USDCHF 09/12/2025

Fundamental / Economic Backdrop (short term)

Key macro-economic forces influencing USD/CHF in the near term:

  • US Dollar (USD): The USD remains sensitive to shifting expectations around Federal Reserve policy. Markets continue to lean mildly dovish, which limits USD upside and favours mild downside pressure in periods of stable risk sentiment.

  • Swiss Franc (CHF): The CHF retains strong safe-haven status, supported by Switzerland’s financial stability and low-risk profile. During any risk-off phase, CHF demand tends to strengthen quickly.

  • Yield differentials: Narrowing US–Swiss yield spreads reduce the incentive to hold USD over CHF, reinforcing downside bias for USD/CHF when USD momentum fades.

  • Global risk environment: Equity stability favours range-bound USD/CHF trading, while any escalation in geopolitical or financial risk would typically strengthen CHF and pressure USD/CHF lower.

Fundamental / Economic verdict

Near-term fundamentals for USD/CHF are mildly bearish to neutral. USD lacks strong upside drivers under current policy expectations, while CHF retains latent support from safe-haven and yield-spread dynamics. The fundamental backdrop favours range-bound to slightly lower USD/CHF unless US data materially strengthens.

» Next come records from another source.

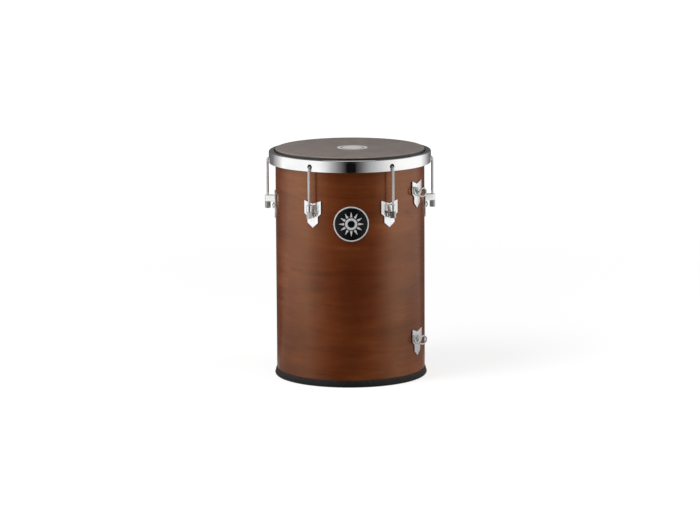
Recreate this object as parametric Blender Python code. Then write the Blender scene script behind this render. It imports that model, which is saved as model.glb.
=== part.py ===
"""A rebolo, the Brazilian hand drum with a wooden shell, built from its separate pieces.

Metres, +Z up. The origin is the middle of the underside, and the front, where the badge is, faces -Y.
An azimuth is measured in degrees from the front, -Y, towards +X.
"""

from math import acos, asin, atan2, cos, degrees, hypot, pi, radians, sin, sqrt, tan

import bmesh
import bpy
from mathutils import Matrix, Vector

# Clearance between pieces that touch, and the fineness of round shapes
GAP = 0.0003
ROUND_SIDES = 64
SMALL_SIDES = 12
BEND_STEPS = 4
MERGE = 1e-7

# Wooden shell
SHELL_RADIUS = 0.150
SHELL_WALL = 0.007
SHELL_LENGTH = 0.4572
EDGE_ROUND = 0.004

# Rubber ring under the shell
RING_WEB = 0.004
RING_LIP_HEIGHT = 0.0145
RING_LIP_TOP = 0.0009
RING_INNER_LIP_HEIGHT = 0.0125
RING_INNER_LIP = 0.002
RING_BULGE = 0.004
RING_ROUND = 0.005

# Drumhead: a film with a collar and a lip, which the flesh hoop holds
FILM = 0.0009
LIP_REACH = 0.005

# Flesh hoop
FLESH_WIDTH = 0.008
FLESH_HEIGHT = 0.008
GROOVE_FLOOR = 0.002

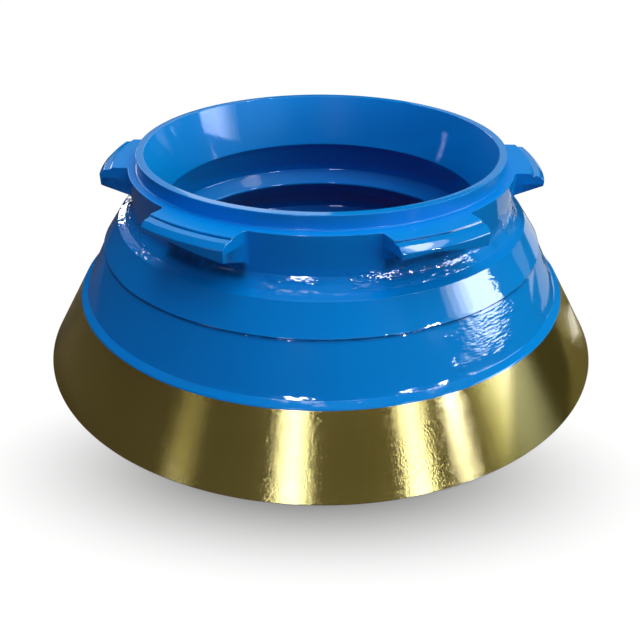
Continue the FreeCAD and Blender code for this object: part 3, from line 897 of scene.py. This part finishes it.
# %% [markdown]
# ## Floor
# The photograph is a studio shot on white, with only a soft shadow near the part. A
# floor lit by the lamps would take their colours and their shadows too, so this one
# glows by itself, and its glow fades in an oval in front of the part: a painted
# shadow. Pale walls far off stand for the rest of the studio in views from lower down.

# %% White floor and walls
SHADOW_AHEAD, SHADOW_SPREAD, SHADOW_GLOW = 0.50, (0.64, 0.285, 1.0), 0.02
FLOOR_HALF, WALL_HEIGHT = 14.0, 12.0


def white_floor():
    """White board whose glow grows with the distance from the painted shadow's middle, over its spread."""
    board = Finish("white_floor")
    from_middle = board.change("ADD", board.place(), (0, SHADOW_AHEAD, 0))
    scaled = board.change("DIVIDE", from_middle, SHADOW_SPREAD)
    across = board.node("VectorMath", output="Value", settings={"operation": "LENGTH"}, _0=scaled)
    glow = board.tint(across.between(0.0, 1.0), (SHADOW_GLOW,) * 3, (1, 1, 1))
    board.shine(
        Base_Color=(0.02, 0.02, 0.02, 1), Roughness=1.0, Specular_IOR_Level=0.0,
        Emission_Color=glow, Emission_Strength=1.0,
    )
    return board.material


floor_corners = [(-FLOOR_HALF, -FLOOR_HALF, -MM), (FLOOR_HALF, -FLOOR_HALF, -MM),
                 (FLOOR_HALF, FLOOR_HALF, -MM), (-FLOOR_HALF, FLOOR_HALF, -MM)]
wall_tops = [(x, y, WALL_HEIGHT) for x, y, _ in floor_corners]
walls = [(side, side + 4, (side + 1) % 4 + 4, (side + 1) % 4) for side in range(4)]
floor_mesh = bpy.data.meshes.new("floor")
floor_mesh.from_pydata(floor_corners + wall_tops, [], [(0, 1, 2, 3)] + walls)
floor_mesh.materials.append(white_floor())
floor = bpy.data.objects.new("floor", floor_mesh)
bpy.context.scene.collection.objects.link(floor)
floor.visible_glossy = floor.visible_diffuse = floor.visible_shadow = False
print("floor: %.0f m square" % (2 * FLOOR_HALF))

# %% [markdown]
# ## Camera
# The rings of the casting are true circles, so the ovals that they make in the
# photograph give away where the camera stood. Its place was fitted to them, and the
# whole studio is turned by the same small angle as the camera.

# %% Camera, from the fit of the photograph's rings
CAMERA_PITCH, CAMERA_ROLL = 31.43, 0.15
CAMERA_PLACE = Vector((-0.0022, -1.4937, 0.9076))
photo_turn = Matrix.Rotation(math.radians(CAMERA_TURN), 4, "Z")
camera_data = bpy.data.cameras.new("camera")
camera_data.lens, camera_data.sensor_width = 42.0, 36.0
camera_data.clip_start, camera_data.clip_end = 0.05, 60.0
camera = bpy.data.objects.new("camera", camera_data)
tilt = Matrix.Rotation(math.radians(90 - CAMERA_PITCH), 4, "X")
roll = Matrix.Rotation(math.radians(CAMERA_ROLL), 4, "Z")
camera.matrix_world = photo_turn @ Matrix.Translation(CAMERA_PLACE) @ tilt @ roll
bpy.context.scene.collection.objects.link(camera)
bpy.context.scene.camera = camera
print("camera: %.3f m from the origin" % CAMERA_PLACE.length)

# %% [markdown]
# ## Lamps
# Soft boxes stand round the part: a broad one on the right whose left side fades,
# narrow ones in front for the streaks on the bare seat, and one behind on the left.
# A gloss surface shows each lamp as a mirrored shape, and a lamp that gives the
# right highlight seldom gives the right shade. So each lights either the gloss or
# the colour under it, and the two can be set apart.

# %% Lamps given by the angles they fill
LAMP_DISTANCE, AIM_HEIGHT = 8.0, 0.2


def hang_lamp(name, place, turn, size, radiance, seen, colour):
    """A rectangular lamp. Its power is the radiance times pi times its area.

    Its place is in the photograph's frame. Seen says what it lights: the gloss,
    or the colour under it.
    """
    lamp = bpy.data.lights.new(name, "AREA")
    lamp.shape = "RECTANGLE"
    lamp.size, lamp.size_y = size
    lamp.energy = radiance * math.pi * size[0] * size[1]
    lamp.color = colour
    holder = bpy.data.objects.new(name, lamp)
    holder.matrix_world = photo_turn @ Matrix.Translation(place) @ turn
    holder.visible_glossy, holder.visible_diffuse = seen == "glossy", seen == "diffuse"
    holder.visible_camera = False
    bpy.context.scene.collection.objects.link(holder)


def soft_box(name, azimuth, spread, low, high, radiance, seen="glossy", blue=1.0, green=1.0):
    """An upright lamp far off, given by the angles it fills.

    azimuth is its middle in degrees to the right of the camera's side, spread its
    width in degrees, low and high the heights of its edges in degrees. A height is
    the distance times its tangent, above the aim. Blue and green are shares
    against red.
    """
    width = 2 * LAMP_DISTANCE * math.tan(math.radians(spread / 2))
    foot, top = (LAMP_DISTANCE * math.tan(math.radians(height)) + AIM_HEIGHT for height in (low, high))
    angle = math.radians(azimuth)
    place = Vector((math.sin(angle), -math.cos(angle), 0)) * LAMP_DISTANCE
    aim = (-place).to_track_quat("-Z", "Y").to_matrix().to_4x4()
    place.z = (foot + top) / 2
    hang_lamp(name, place, aim, (width, top - foot), radiance, seen, (1, green, blue))


def flat_lamp(name, place, size, radiance, seen="glossy", blue=1.0):
    """A level lamp, in metres: facing up from the floor, or down from overhead."""
    over = Matrix.Rotation(math.pi if place[2] < 1 else 0, 4, "X")
    hang_lamp(name, place, over, size, radiance, seen, (1, 1, blue))


# %% Lamps that the gloss and the bare steel mirror
COOL_GREEN, COOL_BLUE = 1.1, 1.7
RIGHT_BOX_TOP = 29
# The right box's leaves: left and right edge and foot in degrees, radiance and share of blue
RIGHT_BOX_LEAVES = [
    (65, 96.5, 9.5, 0.7, 1.2), (68.5, 96, 8.0, 1.1, 1.2), (72, 95.5, 6.6, 1.5, 1.5),
    (75.5, 95, 6.4, 1.5, 2.0), (79, 94, 6.2, 1.4, 2.4),
]
for left, right, low, radiance, blue in RIGHT_BOX_LEAVES:
    middle, spread = (left + right) / 2, right - left
    name = "right_box_%d" % left
    soft_box(name, middle, spread, low, RIGHT_BOX_TOP, radiance, blue=blue, green=COOL_GREEN)
soft_box("right_box_top", 74, 24, 49.5, 62, 1.6)
soft_box("right_box_top_core", 73, 13, 53, 61, 3.8)
soft_box("front_strip", -10.7, 8.5, 24.5, 29, 30.0, blue=COOL_BLUE, green=COOL_GREEN)
soft_box("front_strip_low", -10.2, 8.5, 1, 9.5, 22.0, blue=COOL_BLUE, green=COOL_GREEN)
soft_box("front_right_strip", 37.0, 7.5, 24.5, 29, 30.0, blue=COOL_BLUE, green=COOL_GREEN)
soft_box("front_right_strip_low", 34.8, 7.5, 1, 9.5, 22.0, blue=COOL_BLUE, green=COOL_GREEN)
soft_box("right_strip", 55.0, 4, 19, 24, 72.0, blue=2.2, green=COOL_GREEN)
soft_box("front_left_strip", -51, 9, 1, 9.5, 2.0)
soft_box("back_left_box", -147, 8, 17, 40, 3.2)
soft_box("back_left_low", -148, 8, 4, 17, 9.0)
soft_box("back_left_dashes", -133, 5, 34, 41, 4.0)
soft_box("back_left_wall", -155, 40, 17, 42, 0.32)
soft_box("back_right_wall", 164, 16, 13, 23, 0.32)
soft_box("right_horizon", 124, 20, 0, 6, 0.25)
soft_box("back_strip", -174, 14, 19, 28, 0.8)
soft_box("ceiling_strip", 0, 100, 68, 80, 1.8)
flat_lamp("right_floor_glow", (1.5, 1.6, 0.001), (1.5, 1.9), 0.8)
flat_lamp("right_floor_low", (1.05, 0.48, 0.001), (0.60, 0.34), 0.5)
flat_lamp("right_near_glow", (0.69, 0.03, 0.001), (0.11, 0.13), 1.5)
flat_lamp("left_floor_glow", (-0.93, 0.25, 0.001), (0.62, 1.5), 0.04)

# %% Lamps that light the paint's colour
soft_box("left_high_fill", -67, 84, 50, 62, 1.8, "diffuse")
soft_box("left_low_fill", -45, 40, 1, 10, 0.7, "diffuse")
soft_box("front_low_fill", 0, 40, 1, 10, 2.7, "diffuse")
soft_box("front_right_low_fill", 45, 40, 1, 10, 4.1, "diffuse", 0.85)
soft_box("front_right_high_fill", 45, 40, 36, 62, 3.0, "diffuse")
soft_box("right_low_fill", 85, 40, 1, 32, 2.8, "diffuse", 0.62)
soft_box("right_high_fill", 85, 40, 36, 62, 3.3, "diffuse", 0.5)
soft_box("back_right_fill", 140, 30, 5, 30, 0.8, "diffuse", 0.7)
soft_box("back_left_fill", -142, 25, 10, 35, 2.4, "diffuse")
soft_box("back_high_fill", 180, 60, 36, 60, 1.4, "diffuse", 0.4)
flat_lamp("overhead", (0, 0, 3.4), (1.8, 1.8), 4.0, "diffuse", 0.85)
flat_lamp("overhead_right", (1.2, -0.3, 3.2), (1.4, 1.4), 1.3, "diffuse", 0.5)
flat_lamp("overhead_front", (0, -1.3, 3.2), (1.4, 1.4), 1.0, "diffuse")
print("lamps: %d" % len(bpy.data.lights))

# %% The dark studio beyond the lamps, and plain colours
STUDIO_COLOUR, STUDIO_STRENGTH = (1.0, 0.45, 0.7, 1), 0.02
world = bpy.data.worlds.new("studio")
world.use_nodes = True
background = world.node_tree.nodes["Background"]
background.inputs["Color"].default_value = STUDIO_COLOUR
background.inputs["Strength"].default_value = STUDIO_STRENGTH
bpy.context.scene.world = world
bpy.context.scene.view_settings.view_transform = "Standard"
print("studio: strength %.2f" % STUDIO_STRENGTH)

Technical and Market Sentiment (short term)

USD/CHF remains technically compressed near multi-session lows, with clearly defined support and resistance zones.

Current reference price: ~ 0.8045

Key Support & Resistance Levels

Level Type Price Zone
Primary Resistance 0.8100 – 0.8120
Secondary Resistance 0.8170 – 0.8200
Immediate Support 0.8000 – 0.8020
Structural Support 0.7920 – 0.7950

Market sentiment & structure:

  • Price remains capped below the 0.8100 resistance ceiling, signalling persistent selling pressure on rallies.

  • The 0.8000 psychological level remains critical short-term support. Repeated tests increase breakdown risk.

  • Momentum indicators remain bearish-neutral, consistent with a slow grinding structure rather than impulsive trend behaviour.

  • Sentiment remains cautious, with positioning favouring range trading rather than trend chasing.

Technical verdict

USD/CHF is in a bearish-tilted consolidation between 0.8000 and 0.8120. As long as price remains below 0.8100–0.8120, downside pressure persists. A clean break below 0.8000 would significantly increase bearish momentum.


Strategy (short term)

Intraday / Early-Week (Tuesday 9 Dec 2025) – Setup and Trade Ideas

Scenario Market Condition Trade Structure
Range-bounce (base case) Price holds above 0.8000, no USD catalyst Buy near support: 0.8010–0.8030 → Target: 0.8075–0.8095 → Stop: below 0.7985
Sell near resistance: 0.8095–0.8115 → Target: 0.8050–0.8030 → Stop: above 0.8140
Bearish continuation Risk-off flows, USD softens, CHF strengthens Sell breakdown: below 0.7995 → Target: 0.7960–0.7930 → Stop: above 0.8040
Bullish reversal (lower probability) Strong US data or yield rebound Buy breakout: above 0.8125 → Target: 0.8175–0.8200 → Stop: below 0.8085

Key intraday zones:

  • Support: 0.8000 – 0.8020

  • Resistance: 0.8100 – 0.8120


Base Case & Risk-Managed Outlook

  • Expected behaviour over the next 48–72 hours: sideways to mildly bearish, with price oscillating between 0.8000 and 0.8100.

  • Preferred strategy: sell rallies near resistance or buy only at well-defined support.

  • Trend-following positions are not favoured unless a clean breakout occurs.

  • Risk management priority: smaller position sizing near 0.8000, as this zone may generate sharp whipsaws.


5 Day Outlook Scenarios

Scenario Probability Expected 5-Day Range Key Drivers
Base – Consolidation / Mild Bearish ~ 50% 0.8000 – 0.8120 Mixed macro data, CHF resilience, USD capped by policy expectations
Bearish Extension ~ 30% 0.7920 – 0.8000 CHF safe-haven demand, weaker US yields, risk-off sentiment
Bullish Reversal ~ 20% 0.8120 – 0.8200 Strong US macro data, USD yield rebound, reduced risk-aversion

Summary

USD/CHF remains technically heavy and fundamentally constrained. While immediate downside is being temporarily absorbed at 0.8000, the broader structure still favours selling rallies rather than buying strength. Only a sustained break above 0.8120 would materially invalidate the current bearish-leaning outlook. Until then, range-based and short-duration trades remain the most efficient tactical approach.